The most high-profile case of this was in late September 2013 in which Tanzanian police broke up an “indoctrination camp” allegedly led by al-Shabaab-linked operatives who were teaching young children murderous ideologies and tactics.
In addition, militants in the southern Mtwara region were similarly using heavily wooded areas to conduct “military-style” drills before their arrest in October 2013.
The militants associated with Abu Qays bin Abdullah used the same tactic in coalescing around the Amboni Caves in the Tanga region to plan attacks, hide weapons, and to evade police detection.

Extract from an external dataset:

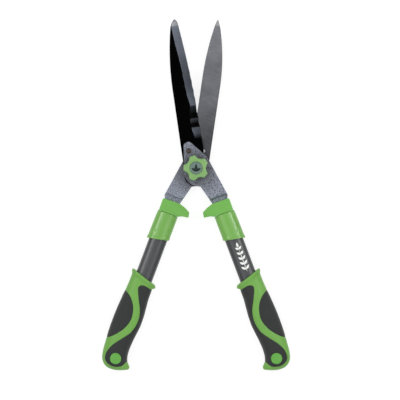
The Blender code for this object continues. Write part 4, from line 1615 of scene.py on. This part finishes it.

Lastly, Tanzanian media has linked recent raids on houses with “kidnapped” children in the Kilimanjaro region (the home region of Garissa attack suspect Rashid Mberesero) with attempts at radicalizing Muslim youth. Those connected with one house under suspicion said that it was simply an Islamic school with children of consenting parents, but there will undoubtedly continue to be scrutiny over such informal establishments.
Even though some of these hideouts for alleged extremist activity were allowed to exist for months without disruption in some cases, there is a pattern of Nyumba Kumi (neighborhood watch, in effect) in which locals report suspicious activity to officials, who take action thereafter.
This component of trust between communities and the police, often missing in neighboring Kenya, is critical to Tanzania’s ability to identify potential extremists in areas of the country that lack a sufficient security presence in terms of the police-to-resident ratio.
Overall, adequate local cooperation and effective anti-terror operations have helped Tanzania combat a concerted effort among extremists to develop into a cohesive force.
However, dynamics could shift if extremists learn to better exploit hard to reach areas, formalize internal networks, or receive more support from outside organizations like ISIS or al-Qaeda.
Perhaps worst of all for Tanzania is the possibility that jihadist recruits would see no need to go to Somalia or Kenya to execute attacks, and rather, find a place right near home.